@Daruma
Super ton commentaire que
je trouve bien structuré (donc pour moi facile à comprendre et à y répondre globalement sans couper les phrases ), je vais tenter
de lui répondre en produisant le même effort au niveau de la structure :
-La question
centrale à laquelle amène ton commentaire est le suivant : le stéréotype
dit-il quelque chose de la réalité sociale ? Je vais répondre ceci : le
cerveau humain est conçu pour créer ou pour adhérer à des stéréotypes , la
réalité est tellement complexe que de façon spontanée nous
généraliserons ou simplifions de façon caricaturale des faits variés et complexes,
le stéréotype fait partie de ces éléments qui rendent plus simple notre
perception de ce que nous appelons communément « le réel » ( et on ne
va pas se mentir , nous en avons tous des stéréotypes , sinon nous ne
serions pas humains ). Donc , la réponse : oui , le stéréotype dit
toujours quelque chose , soit sur un phénomène , soit sur ceux qui évoquent le stéréotypes , (en général souvent sur les deux). Et c’est pour ça que le
stéréotype « fonctionne ».
-Une fois qu’on a dit cela
, est ce que le stéréotype , sous prétexte qu’il dit quelque chose , est
pertinent au point d’être mobilisé à des fins politiques ? Ça dépend de la façon dont on conçoit l’espace
politique : soit on pense que c’est un espace qui doit etre dominé par les
instincts , les intuitions immédiates , les impressions , par la façon dont
notre cerveau conçoit spontanément le monde , dans ce cas-là on considère
que l’usage du stéréotype est légitime.
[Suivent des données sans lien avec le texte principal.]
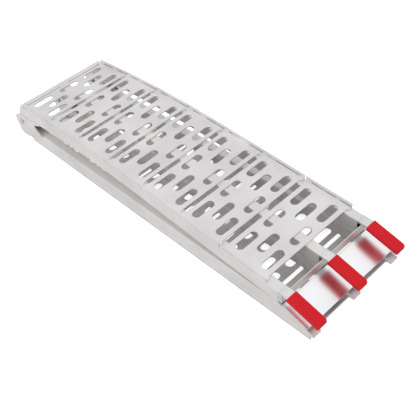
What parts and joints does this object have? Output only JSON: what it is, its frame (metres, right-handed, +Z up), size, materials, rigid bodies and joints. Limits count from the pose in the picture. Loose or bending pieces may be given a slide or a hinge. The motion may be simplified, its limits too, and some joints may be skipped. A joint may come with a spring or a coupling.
{
  "type": "folding loading ramp",
  "caption": "Arched folding loading ramp in aluminium: perforated treads on tube rails, hinged across the middle, with sleeved fingers at the lip and a plain foot plate.",
  "frame": {"origin": "under the middle of the folded ramp, on the surface that it lies on", "axes": "+X along the ramp from the hinge to the lip, +Y across it to the far side, +Z up; the ramp is folded with the ground half deck down and the lip half on top"},
  "size_m": [1.1894, 0.3082, 0.1532],
  "materials": {
    "tread_sheet": "mill finish sheet with light scuffs",
    "rail_tube": "mill finish extrusion with fine draw lines",
    "hinge_plate": "cut plate, ground edges",
    "bright_plate": "bright rolled, nearly a mirror",
    "plated_steel": "zinc plated",
    "red_plastic": "smooth soft plastic, satin"
  },
  "bodies": {
    "ground_half": {"ground_tread_1": "tread_sheet", "ground_tread_2": "tread_sheet", "ground_tread_3": "tread_sheet", "ground_tread_4": "tread_sheet", "ground_tread_5": "tread_sheet", "ground_tread_6": "tread_sheet", "ground_tread_7": "tread_sheet", "ground_tread_8": "tread_sheet", "ground_end_strip": "tread_sheet", "foot_plate": "bright_plate", "ground_rail_near": "rail_tube", "hinge_pin_near": "plated_steel", "hinge_washer_near": "plated_steel", "hinge_ring_near": "plated_steel", "ground_cheek_near_outer": "hinge_plate", "ground_cheek_near_inner": "hinge_plate", "ground_rail_centre": "rail_tube", "hinge_pin_centre": "plated_steel", "hinge_washer_centre": "plated_steel", "hinge_ring_centre": "plated_steel", "ground_cheek_centre_near": "hinge_plate", "ground_cheek_centre_far": "hinge_plate", "ground_rail_far": "rail_tube", "hinge_pin_far": "plated_steel", "hinge_washer_far": "plated_steel", "hinge_ring_far": "plated_steel", "ground_cheek_far_inner": "hinge_plate", "ground_cheek_far_outer": "hinge_plate"},
    "lip_half": {"lip_tread_1": "tread_sheet", "lip_tread_2": "tread_sheet", "lip_tread_3": "tread_sheet", "lip_tread_4": "tread_sheet", "lip_tread_5": "tread_sheet", "lip_tread_6": "tread_sheet", "lip_tread_7": "tread_sheet", "lip_end_strip": "tread_sheet", "lip_cross_angle": "rail_tube", "lip_rail_near": "rail_tube", "hinge_lug_near": "hinge_plate", "finger_near": "rail_tube", "finger_sleeve_near": "red_plastic", "hinge_bush_near": "plated_steel", "lip_rail_centre": "rail_tube", "hinge_lug_centre": "hinge_plate", "finger_centre": "rail_tube", "finger_sleeve_centre": "red_plastic", "hinge_bush_centre": "plated_steel", "lip_rail_far": "rail_tube", "hinge_lug_far": "hinge_plate", "finger_far": "rail_tube", "finger_sleeve_far": "red_plastic", "hinge_bush_far": "plated_steel"}
  },
  "joints": [
    {"name": "fold", "type": "hinge", "parent": "ground_half", "child": "lip_half", "pos_m": [-0.55565, 0, 0.07], "axis": [0, -1, 0], "range_deg": [0, 180]}
  ]
}
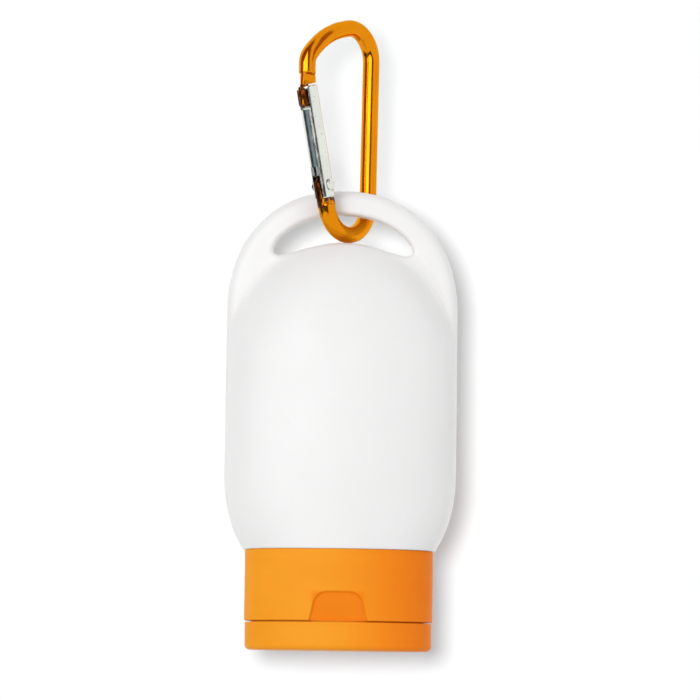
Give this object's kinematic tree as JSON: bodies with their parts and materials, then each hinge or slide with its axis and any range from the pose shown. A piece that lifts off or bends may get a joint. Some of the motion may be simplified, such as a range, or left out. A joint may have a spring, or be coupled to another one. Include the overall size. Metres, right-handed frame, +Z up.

Soit on pense que c’est un espace qui
doit etre dominé par la rationalité et par la logique , dans ce cas la
mobilisation des stéréotypes est perçue négativement , tout simplement parce
que la réflexion rationnelle est ce qui permet à notre cerveau de s’émanciper
de ses réflexes spontanés qui sont à l’origine de la construction de ces stéréotypes
et d’aller vers une compréhension beaucoup plus aigüe et affutée de ce que nous
nommons « la réalité ». Moi j’essaie tant bien que mal et très laborieusement
, de faire partie de la seconde catégorie.
-De là , ce que dis cet
article et les vidéos associées , ce n’est pas que le bobo n’existe pas en soi
, il existe autant que le beauf , c’est-à-dire comme un cliché avec des
critères un peu flous issus de nos expériences personnelles et qu’on accole (
souvent abusivement ) à des gens qu’on rencontre dans nos vies de tous les
jours. C’est qu’il n’existe pas en tant que catégorie sociologique et en tant
que groupe social suffisamment pertinent pour être mobilisé politiquement comme
l’a fait Sarkozy par exemple et c’est bien ça la critique de fond du sociologue
de la première vidéo. Tu dis que l’exemple
du beauf se retourne contre ma thèse mais bien au contraire : si demain un
chef d’un parti dit de gauche désignait le beauf comme une sorte de bouc
émissaire responsable de tous les maux , ce serait aussi peu pertinent que ceux
qui le font pour les bobos , ce sont des catégories sociologiquement
inexistantes , le beauf ça peut tout dire et rien dire en fonction de
l’usage qu’on en fait. A l’opposé du cliché « bobo » , le sociologue
met en évidence la catégorie des "gentrificateurs" et là on entre dans un
phénomène qui a une validité sociologique et qui a une dimension véritablement
politique puisque la gentrification impacte durablement la structure des
métropoles avec des effets objectivement mesurables.
-Juste une
précision par rapport à ta phrase « les bobos existent parce qu’on
arrive à dresser un portrait-robot idéologique assez fidèle du bobo,
portrait-robot qui est aisément vérifiable empiriquement » : dans
leur livre ( que je n’ai pas encore lu mais ça ne saurait tarder ) , Colin
Giraud et ses collègues expliquent justement que le terme bobo renvoie plus à
des anecdotes qu’à des données construites empiriquement. Mais je ne peux pas
en dire plus , il faudrait que je lise leur livre.